Efficient License Plate Recognition in Videos Using Visual Rhythm and Accumulative Line Analysis
Ribeiro, Victor Nascimento, Hirata, Nina S. T.
Video-based Automatic License Plate Recognition (ALPR) involves extracting vehicle license plate text information from video captures. Traditional systems typically rely heavily on high-end computing resources and utilize multiple frames to recognize license plates, leading to increased computational overhead. In this paper, we propose two methods capable of efficiently extracting exactly one frame per vehicle and recognizing its license plate characters from this single image, thus significantly reducing computational demands.
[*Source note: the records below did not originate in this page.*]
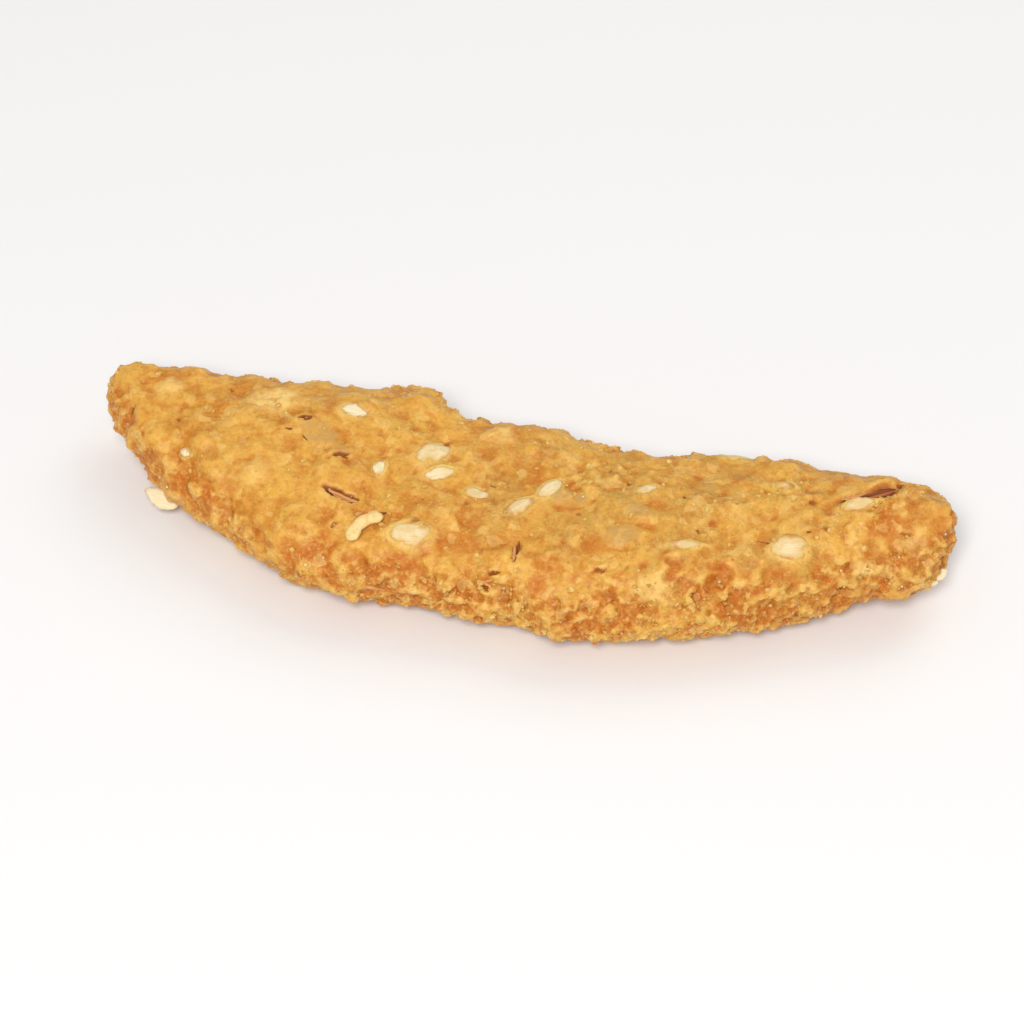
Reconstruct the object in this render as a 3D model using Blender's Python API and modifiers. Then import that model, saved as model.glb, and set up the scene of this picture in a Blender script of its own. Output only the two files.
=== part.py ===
"""A sesame stick: one curved strip of seeded dough, cut from a rolled sheet and fried until crisp.

The strip lies on its flatter side. +X runs along its chord, +Y points to the hollow of its curve and
+Z up, and the origin is the middle of its bounding box, on the surface that it rests on.
"""

import math

import bmesh
import bpy
from mathutils import Vector, noise

# Driving dimensions, in metres.
LENGTH = 0.0502  # tip to tip, along the chord
WIDTH = 0.0138  # across the strip at the middle, before its edge swells in or out
THICKNESS = 0.0064
BOW = 0.0049  # how far the middle stands off the line between the tips

# How the strip narrows: its half-width is (1 - |share| ** power) ** roundness of the full one.
TAPER_POWER = 2.6
LEFT_ROUNDNESS = 0.66  # pointed tip
RIGHT_ROUNDNESS = 0.50  # blunt tip
TIP_SHARE = 0.975  # where the end faces of the cage stand, as a share of the half-length
TIP_THINNING = 0.48  # the share of the thickness that is lost towards a tip
SECTION_POWER = 2.8  # 2 is an ellipse, and more is boxier
TIP_SECTION_POWER = 2.1

# Where the cut edge swells or draws in: side (-1 front, 1 back), place and reach along the half-length,
# and how far out, in metres.
EDGE_SWELLS = (
    (1, -0.31, 0.07, 0.0024),  # the knuckle behind the notch
    (1, -0.45, 0.11, 0.0013),
    (1, -0.18, 0.05, -0.0006),
    (1, -0.90, 0.07, -0.0012),
    (1, 0.04, 0.10, 0.0010),
    (1, 0.30, 0.14, -0.0012),  # the notch of the inner edge
    (1, 0.58, 0.10, 0.0005),
    (-1, -0.40, 0.13, 0.0015),
    (-1, -0.78, 0.10, 0.0009),
    (-1, -0.05, 0.08, -0.0005),
    (-1, 0.18, 0.12, 0.0005),
    (-1, 0.68, 0.18, -0.0011),
    (-1, 0.95, 0.05, 0.0008),
)
# Where the upper face swells or sinks: place along, place across (-1 front, 1 back), reach, height.
FACE_SWELLS = (
    (-0.34, 0.70, 0.16, 0.0007),
    (-0.62, -0.10, 0.20, 0.0003),
    (-0.05, 0.10, 0.24, -0.0005),
    (0.42, -0.35, 0.22, 0.0006),
    (0.86, -0.10, 0.14, 0.0006),
    (0.62, 0.80, 0.14, -0.0004),
)

SWELL_ACROSS = 0.3  # how much less a swell of the upper face changes across the strip than along it

TIP_LIFT = 0.0012  # how far the tips curl up from the table
TIP_LIFT_POWER = 3.5  # a higher power keeps the curl nearer to the tips
TWIST = math.radians(5.0)  # from tip to tip
LUMP_SIZE = 0.0042
LUMP_HEIGHT = 0.00032
GRIT_SIZE = 0.0017
GRIT_HEIGHT = 0.00012
FOOT_CUT = 0.00034  # how much of the underside's lowest swell is flat

CAGE_SIZE = 2.0  # the cage starts as a cube from -1 to 1 along each axis
CAGE_ALONG = 30  # its cells
CAGE_ACROSS = 6
CAGE_DEEP = 3
NEARLY = 0.95  # tells a full-length edge or an end face of the cage from the rest

SHARP_ANGLE = math.radians(60)  # edges that turn more than this are shaded sharp
CRUST_COLOUR = (0.66, 0.33, 0.085, 1.0)
CRUST_ROUGHNESS = 0.62


def swell(distance, reach):
    """A smooth bump that is 1 at its middle and dies away over about twice its reach."""
    return math.exp(-((distance / reach) ** 2))


def narrowing(share):
    """How wide the strip is at this share of its half-length, next to its full width."""
    roundness = LEFT_ROUNDNESS if share < 0 else RIGHT_ROUNDNESS
    return (1 - min(abs(share), 1) ** TAPER_POWER) ** roundness


def edge_offset(share, side):
    """How far the strip's edge lies from its middle line, on the front (-1) or the back (1)."""
    offset = WIDTH / 2 * narrowing(share)
    for on_side, place, reach, out in EDGE_SWELLS:
        if on_side == side:
            offset += out * swell(share - place, reach) * narrowing(share)
    return offset


def face_offset(share, across):
    """How far the upper face stands above an even crown."""
    return sum(
        height * swell(math.hypot(share - place, (across - beside) * SWELL_ACROSS), reach)
        for place, beside, reach, height in FACE_SWELLS
    )


def cage_to_strip(corner):
    """Moves a point of the unit cage (each coordinate from -1 to 1) to its place in the strip."""
    share, across, up = corner
    ring = max(abs(across), abs(up))
    end = math.copysign(1, share)
    if abs(share) > NEARLY:
        share = end * (TIP_SHARE + (1 - TIP_SHARE) * (1 - ring**2))
    else:
        share = TIP_SHARE * math.sin(share * math.pi / 2)
    if ring > 0:
        power = TIP_SECTION_POWER + (SECTION_POWER - TIP_SECTION_POWER) * narrowing(share)
        rounded = ring / (abs(across) ** power + abs(up) ** power) ** (1 / power)
        across, up = across * rounded, up * rounded

    rim = min(abs(share), TIP_SHARE) * end
    beside = across * edge_offset(rim, -1 if across < 0 else 1)
    thickness = THICKNESS * (1 - TIP_THINNING * (1 - narrowing(rim)))
    height = up * thickness / 2
    if up > 0:
        height += up * face_offset(share, across)

    turn = TWIST / 2 * share
    slope = math.atan2(4 * BOW * share, LENGTH)
    along = share * LENGTH / 2
    return Vector(
        (
            along - beside * math.sin(slope),
            BOW * share**2 + beside * math.cos(slope),
            height + beside * math.sin(turn) + TIP_LIFT * abs(share) ** TIP_LIFT_POWER,
        )
    )


def roughen(mesh):
    """Pushes the points of a mesh in and out along their normals, as the crust's lumps and grit do."""
    for vertex in mesh.vertices:
        lump = noise.noise(vertex.co / LUMP_SIZE) * LUMP_HEIGHT
        grit = noise.noise(vertex.co / GRIT_SIZE) * GRIT_HEIGHT
        vertex.co += vertex.normal * (lump + grit)


def cut_directions(mesh):
    """The cage's edges along each axis, with the number of cells that each is cut into."""
    for axis, cells in enumerate((CAGE_ALONG, CAGE_ACROSS, CAGE_DEEP)):
        edges = [
            edge
            for edge in mesh.edges
            if abs((edge.verts[1].co - edge.verts[0].co)[axis]) > NEARLY * CAGE_SIZE
        ]
        yield edges, cells - 1


def build_cage():
    """The coarse cage: a cube primitive cut into cells and bent into the strip."""
    cage = bmesh.new()
    bmesh.ops.create_cube(cage, size=CAGE_SIZE)
    for edges, cuts in cut_directions(cage):
        bmesh.ops.subdivide_edges(cage, edges=edges, cuts=cuts, use_grid_fill=True)
    for vertex in cage.verts:
        vertex.co = cage_to_strip(vertex.co)
    bmesh.ops.recalc_face_normals(cage, faces=cage.faces)
    mesh = bpy.data.meshes.new("cage")
    cage.to_mesh(mesh)
    cage.free()
    return mesh


def smoothed(mesh, name):
    """A new mesh: the cage's Subdivision Surface, applied."""
    holder = bpy.data.objects.new(name, mesh)
    bpy.context.scene.collection.objects.link(holder)
    surface = holder.modifiers.new("soft form", "SUBSURF")
    surface.levels = surface.render_levels = 1
    graph = bpy.context.evaluated_depsgraph_get()
    result = bpy.data.meshes.new_from_object(holder.evaluated_get(graph))
    bpy.data.objects.remove(holder)
    bpy.data.meshes.remove(mesh)
    result.name = name
    return result


def flatten_foot(mesh):
    """Cuts the lowest swell off level, as the side that lay on the tray, and stands it at z = 0."""
    body = bmesh.new()
    body.from_mesh(mesh)
    level = min(vertex.co.z for vertex in body.verts) + FOOT_CUT
    cut = bmesh.ops.bisect_plane(
        body,
        geom=body.verts[:] + body.edges[:] + body.faces[:],
        dist=1e-7,
        plane_co=(0, 0, level),
        plane_no=(0, 0, -1),
        clear_outer=True,
    )
    rim = [item for item in cut["geom_cut"] if isinstance(item, bmesh.types.BMEdge)]
    bmesh.ops.holes_fill(body, edges=rim)
    for vertex in body.verts:
        vertex.co.z -= level
    bmesh.ops.recalc_face_normals(body, faces=body.faces)
    body.to_mesh(mesh)
    body.free()


def centre(mesh):
    """Moves the mesh so that the middle of its box is at x = y = 0."""
    for axis in (0, 1):
        places = [vertex.co[axis] for vertex in mesh.vertices]
        middle = (min(places) + max(places)) / 2
        for vertex in mesh.vertices:
            vertex.co[axis] -= middle


def crust_material():
    material = bpy.data.materials.new("golden crust")
    material.use_nodes = True
    shader = material.node_tree.nodes["Principled BSDF"]
    shader.inputs["Base Color"].default_value = CRUST_COLOUR
    shader.inputs["Roughness"].default_value = CRUST_ROUGHNESS
    shader.inputs["Metallic"].default_value = 0.0
    return material


def build_stick(collection):
    mesh = smoothed(build_cage(), "stick")
    roughen(mesh)
    flatten_foot(mesh)
    centre(mesh)
    mesh.shade_smooth()
    mesh.set_sharp_from_angle(angle=SHARP_ANGLE)
    mesh.materials.append(crust_material())
    stick = bpy.data.objects.new("stick", mesh)
    collection.objects.link(stick)
    return stick


def main():
    for old in list(bpy.data.objects):
        bpy.data.objects.remove(old)
    collection = bpy.data.collections.new("sesame stick")
    bpy.context.scene.collection.children.link(collection)
    build_stick(collection)


main()
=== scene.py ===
from math import cos, radians, sin
from random import Random

import bpy
from mathutils import Matrix, Vector, noise
from mathutils.bvhtree import BVHTree
from mathutils.kdtree import KDTree


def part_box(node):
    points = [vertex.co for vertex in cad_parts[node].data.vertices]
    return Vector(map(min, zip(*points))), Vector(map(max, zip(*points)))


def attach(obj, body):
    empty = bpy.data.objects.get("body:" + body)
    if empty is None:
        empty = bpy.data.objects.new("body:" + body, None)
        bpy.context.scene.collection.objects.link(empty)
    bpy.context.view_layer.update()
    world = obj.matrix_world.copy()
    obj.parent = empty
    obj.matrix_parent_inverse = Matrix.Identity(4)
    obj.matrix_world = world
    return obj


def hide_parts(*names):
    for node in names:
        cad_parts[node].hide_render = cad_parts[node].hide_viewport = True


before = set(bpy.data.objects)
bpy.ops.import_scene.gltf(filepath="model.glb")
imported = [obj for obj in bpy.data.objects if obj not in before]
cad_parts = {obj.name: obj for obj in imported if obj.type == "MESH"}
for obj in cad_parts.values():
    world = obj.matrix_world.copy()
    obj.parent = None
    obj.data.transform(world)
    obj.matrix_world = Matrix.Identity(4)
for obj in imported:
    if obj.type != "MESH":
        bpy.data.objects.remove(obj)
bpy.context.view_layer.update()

# ------------------------------------------------------------------ fried crust
# One strip of chickpea and wheat dough, cut by hand, curved and fried whole, so it has no joint.
# Fine crumb and small blisters cover it. The rims and sides are rougher and browner than the top.
# The dough closed round the seeds when it was pressed out, and split beside some of them.

MILLIMETRE = 0.001             # pieces are modelled in millimetres and shrunk to metres at the end
SKIN_ALLOWANCE = -0.14         # the dough is drawn in so that the crumb brings it out to size again
SWELL_SPREAD = 2.6             # broad swells and dents, across
SWELL_RISE = 0.80
BLISTER_SPREAD = 1.15
BLISTER_RISE = 0.46
RIM_BLISTER_RISE = 0.36
CRUMB_COUNT = 9000
CRUMB_SMALLEST = 0.14          # half sizes of one lump of crumb
CRUMB_LARGEST = 0.49
CRUMB_RARITY = 3.2             # the higher, the fewer of the lumps are large
CRUMB_FLATNESS = 0.75
CRUMB_TILT = 25.0              # degrees
GRIT_SPREAD = 0.55
GRIT_RISE = 0.60
SIDE_UPRIGHT = 0.45            # how upright a normal is where the side turns into the rim
TOP_ROUGHNESS = 0.30           # crumb on the broad face, as a share of that on the sides
LEAST_ROUGHNESS = 0.20
END_ROUGHNESS = 0.18           # what both ends have more of it
CALM = 0.30                    # what the left flank and the back have less of it
SCATTER = 0.5                  # how much it changes from patch to patch
PATCHES = 0.30                 # how many patches to a millimetre
GRAIN_STEPS = 12               # smoothing steps that take away the grain, and then the blisters
BLISTER_STEPS = 70
SMOOTHING = 0.5
DETAIL = 0.151                 # the size of one facet of the crust
PORE_COUNT = 100
PORE_SIZES = (0.16, 0.36)      # least and most
PORE_DEPTHS = (0.10, 0.24)
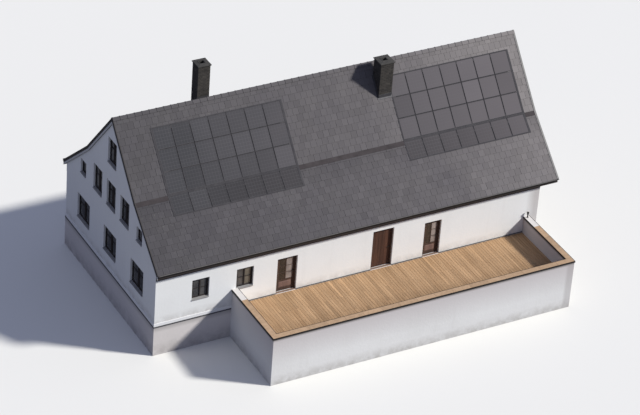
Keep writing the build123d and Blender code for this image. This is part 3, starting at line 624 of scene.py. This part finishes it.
# pale inside: painted reflection of the sky
sky_reflection = reckon(tree, "LESS_THAN", from_ridge, ridge_y - gutter_low.y - gutter_radius)
sheet = tint(tree, cloud(tree, place, 3.0), gutter_dark, gutter_pale)
skin(tree, shader, tint(tree, sky_reflection, sheet, (0.17, 0.16, 0.16)))
dress(gutter_with_sky_inside, "eave_gutters")
angle = np.linspace(0, -np.pi, 13)
radial = at(0, np.cos(angle), np.sin(angle))
strap = [(-0.0125, 0.0), (0.0125, 0.0), (0.0125, 0.004), (-0.0125, 0.004)]
bracket_x = np.linspace(gutter_low.x + bracket_end, gutter_high.x - bracket_end, bracket_count)
stop_x = [[gutter_low.x - 0.003, gutter_low.x + 0.001], [gutter_high.x - 0.001, gutter_high.x + 0.003]]
brackets, stops = [], []
for centre in (gutter_low.y + gutter_radius, gutter_high.y - gutter_radius):
    places = at(bracket_x, centre, eave_z)[:, None] + gutter_radius * radial
    brackets.append(carry(strap, places, x_way, radial))
    stops.append(carry(gutter_radius * radial[:, 1:], at(stop_x, centre, eave_z), y_way, z_way))
piece("gutter_brackets", brackets, gutter_metal)
places = at((gutter_low.x + 0.002, gutter_high.x - 0.002),
            [[gutter_low.y - bead_off], [gutter_high.y + bead_off]], eave_z - bead_off)
beads = carry(bead_radius * circle(10), places, y_way, z_way)
piece("gutter_beads", [beads], gutter_metal, smooth=True)
piece("gutter_stop_ends", stops, gutter_metal)


# Flashings: soft grey sheet dressed round each stack, lying on the tiles and turned up against
# the bricks, a flat dark strip round each field of solar modules, with a dark sheet under it, and
# an apron of dark sheet that closes the break between the two pitches of each slope.
def roof_height(y):
    """Height of the slopes' upper surface, which falls from ridge to kink to eave in straight lines."""
    return np.interp(np.abs(y - ridge_y), [0, kink_run, eave_run], [ridge_z, kink_z, eave_z])


flashing_sheet = toned("flashing_sheet", (0.050, 0.049, 0.052), (0.085, 0.083, 0.086), 0.1, 0.6, 4.0, 0.002,
                       metal=0.3)
tile_top = 0.037
lift = tile_top / np.cos(upper_pitch)
turned_up = [(0.045, lift), (0.003, lift + 0.002), (0.003, lift + 0.17), (-0.003, lift + 0.17),
             (-0.003, -0.05), (0.045, lift - 0.012)]
collars = []
for low, high in map(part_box, chimneys):
    collars.append(collar((low.x, high.x, low.y, high.y), turned_up, roof_height))
piece("chimney_flashings", collars, flashing_sheet)
trim = toned("array_trim", (0.048, 0.046, 0.050), (0.070, 0.067, 0.070), 0.05, 0.75, 3.0, 0.0005, shine=0.1)
trim_left, trim_right, trim_end = (0.09, 0.045), 0.09, 0.040
strips = []
for fields, part in ((upper_arrays, "upper"), (lower_arrays, "lower")):
    for (left, right, foot, head), wide in zip(fields, trim_left):
        near, far = left - wide, right + trim_right
        uprights = blocks([(near, foot, 0), (right, foot, 0)],
                          [(left, head, tile_top), (far, head, tile_top)], 0.004, 1)
        ends = blocks([(near, head, 0), (near, foot - trim_end, 0)],
                      [(far, head + trim_end, tile_top), (far, foot, tile_top)], 0.004, 0)
        under = blocks((left, foot, 0.001), (right, head, 0.012), 0.001, 0)
        strips += [lay(shape, slopes[-1, part]) for shape in (uprights, ends, under)]
piece("array_trims", strips, trim)
apron_sheet = toned("apron_sheet", (0.036, 0.030, 0.031), (0.058, 0.049, 0.050), 0.1, 0.75, 3.0, 0.001,
                    shine=0.2)
up, proud, pitch = np.transpose([(-0.225, 0.033, lower_pitch), (-0.213, 0.0385, lower_pitch),
                                 (-0.02, 0.029, lower_pitch), (0.02, 0.020, upper_pitch)])
apron_line = np.stack([kink_run - up * np.cos(pitch) + proud * np.sin(pitch),
                       kink_z + up * np.sin(pitch) + proud * np.cos(pitch)], 1)
front_breaks = [end for (left, right, *_), wide in zip(upper_arrays, trim_left)
                for end in (left - wide, right + trim_right)]
aprons = []
for side, breaks in ((-1, front_breaks), (1, [])):
    x = np.reshape([verge_left + verge_gap, *breaks, verge_right - verge_gap], (-1, 2))
    aprons.append(carry(folded(apron_line, 0.003), at(x, ridge_y, 0), side * y_way, z_way))
piece("kink_aprons", aprons, apron_sheet)

# Solar modules: glass over dark cells in black frames, seven across and three deep above the
# kink, with one shorter row below it, all let in flush with the tiles.
columns, column_pitch, module_width, module_height, module_gap = 7, 0.92, 0.90, 1.0, 0.02
rim, module_thickness, cell_width, cell_height, cell_line = 0.022, 0.038, 0.1427, 0.1594, 0.07
module_frame = toned("module_frame", (0.045, 0.043, 0.046), (0.064, 0.061, 0.064), 0.1, 0.7, 3.0, 0.0003,
                     shine=0.1)
module_glass, tree, shader, place = finish("module_glass", 0.8, 0.1)
spot = parts_of(tree, add(tree, "ShaderNodeAttribute", attribute_name="panel").outputs["Vector"])
lines = []
for axis, size in (("X", cell_width), ("Y", cell_height)):
    within = reckon(tree, "FRACT", reckon(tree, "DIVIDE", spot[axis], size))
    lines.append(reckon(tree, "LESS_THAN", within, cell_line))
across, _, height = parts_of(tree, place)
# painted sheen: the glass grows paler towards the right
sheen = spread(tree, plus(tree, across, times(tree, cloud(tree, place, 0.5, 3), 5.0)), -6.0, 12.0)
cell = tint(tree, sheen, (0.052, 0.052, 0.056), (0.126, 0.114, 0.118))
# the lower row is darkened, least at the left-hand end: painted dimmer reflection on the easier pitch
below = times(tree, reckon(tree, "LESS_THAN", height, kink_z), spread(tree, across, -8.0, -4.0, 0.15, 0.6),
              spread(tree, across, 4.0, 9.5, 1, 0.3))
cell = tint(tree, below, cell, (0.030, 0.028, 0.029))
colour = tint(tree, times(tree, reckon(tree, "MAXIMUM", *lines), 0.4), cell, (0.13, 0.125, 0.13))
skin(tree, shader, placed(tree, "piece_tone", Color=colour, Range=0.35)["Color"])


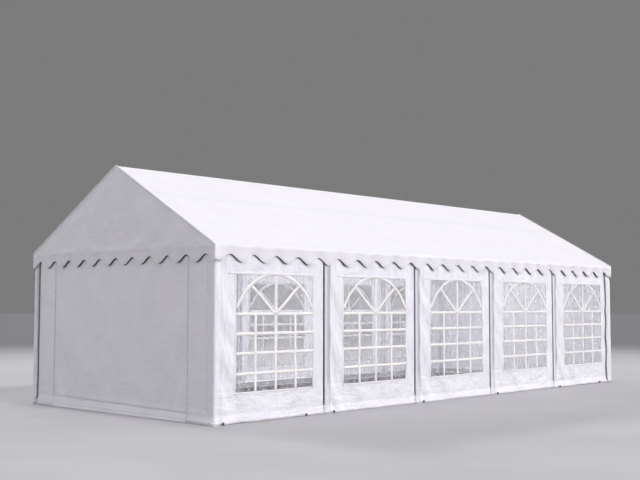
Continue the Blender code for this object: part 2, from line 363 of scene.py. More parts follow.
@dataclass
class SettlingCloth:
    """A flat cloth with a little slack, let settle by a simulation, which gives its wrinkles.

    Attributes:
        low: Lowest corner of the cloth on its cut.
        high: Highest corner of the cloth on its cut.
        held: Says how firmly a place of the cloth is held, from 0 to 1.
        seed: Seed of the small unevenness that the wrinkles grow from.
        slack: Share by which the cloth is longer than the span that it hangs in.
        taut: Says how little of the slack a place has, from 0 to 1.
        limit: The most that a place may stand off.
        step: Size of the simulated cells.
        gravity: Share of the real gravity.
        unevenness: Height of the unevenness at the start.
        uneven_cell: Width of its bumps.
        bending: How much the cloth resists bending.
        pull: How much it resists being pulled or pushed.
        swell: Width of the swell that is taken off the settled cloth.
        swell_share: How much of that swell is taken off.
    """

    low: Pair
    high: Pair
    held: Callable[[float, float], float]
    seed: int
    slack: float = 0.005
    taut: Callable[[float, float], float] = lambda u, v: 0.0
    limit: float = 0.009
    step: float = 0.031
    gravity: float = 0.3
    unevenness: float = 0.0012
    uneven_cell: float = 0.22
    bending: float = 4.0
    pull: float = 40.0
    swell: float = 0.4
    swell_share: float = 0.8

    def hang(self) -> None:
        """Makes the cloth, upright in the XZ plane, with its simulation."""
        width, height = self.high[0] - self.low[0], self.high[1] - self.low[1]
        self.columns, self.rows = round(width / self.step), round(height / self.step)
        mesh = mesh_of("settling", FlatCut(self.low, self.high, (self.columns, self.rows)).flat())
        flat = mesh_points(mesh)
        across, up = flat[:, 0], flat[:, 1]
        start = Relief.of_noise(self.low, self.high, self.uneven_cell, self.seed).at(across, up)
        upright = np.stack([across, self.unevenness * start, up], axis=1)
        mesh.vertices.foreach_set("co", upright.ravel().astype(np.float32))
        self.cells = (
            np.rint((across - self.low[0]) / width * self.columns).astype(int),
            np.rint((up - self.low[1]) / height * self.rows).astype(int),
        )
        self.cloth = in_scene("settling", mesh)
        groups = {name: self.cloth.vertex_groups.new(name=name) for name in ("held", "taut")}
        for index, (u, v, _) in enumerate(flat.tolist()):
            groups["held"].add([index], self.held(u, v), "REPLACE")
            groups["taut"].add([index], self.taut(u, v), "REPLACE")
        modifier = self.cloth.modifiers.new("settle", "CLOTH")
        modifier.collision_settings.use_collision = False
        settings = modifier.settings
        settings.quality = 5
        settings.mass = 0.3
        settings.tension_stiffness = settings.compression_stiffness = self.pull
        settings.shear_stiffness = self.pull / 2
        settings.bending_stiffness = self.bending
        settings.vertex_group_mass = "held"
        settings.vertex_group_shrink = "taut"
        settings.shrink_max = 0.0
        settings.shrink_min = -self.slack
        settings.effector_weights.gravity = self.gravity

    def read(self) -> Relief:
        """The settled heights, without the widest swell and kept within the limit. The cloth is removed."""
        graph = bpy.context.evaluated_depsgraph_get()
        settled = mesh_points(self.cloth.evaluated_get(graph).data)
        heights = np.zeros((self.columns + 1, self.rows + 1))
        heights[self.cells] = settled[:, 1]
        heights = blurred(heights, 0.6) - self.swell_share * blurred(heights, self.swell / self.step)
        mesh = self.cloth.data
        bpy.data.objects.remove(self.cloth)
        bpy.data.meshes.remove(mesh)
        return Relief(self.low, self.high, self.limit * np.tanh(heights / self.limit))


def settle(cloths: dict[str, SettlingCloth], frames: int = 18) -> dict[str, Relief]:
    """Lets all the cloths settle side by side.

    Args:
        cloths: The cloths by name.
        frames: How many frames they have to settle.

    Returns: Each cloth's relief, under its name.
    """
    for cloth in cloths.values():
        cloth.hang()
    for number in range(1, frames + 1):
        bpy.context.scene.frame_set(number)
    reliefs = {name: cloth.read() for name, cloth in cloths.items()}
    bpy.context.scene.frame_set(1)
    for name, relief in reliefs.items():
        LOG.info("settled %s, with wrinkles of %.1f mm", name, 1000 * relief.heights.std())
    return reliefs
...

The first method uses Visual Rhythm (VR) to generate time-spatial images from videos, while the second employs Accumulative Line Analysis (ALA), a novel algorithm based on single-line video processing for real-time operation. Both methods leverage YOLO for license plate detection within the frame and a Convolutional Neural Network (CNN) for Optical Character Recognition (OCR) to extract textual information. Experiments on real videos demonstrate that the proposed methods achieve results comparable to traditional frame-by-frame approaches, with processing speeds three times faster.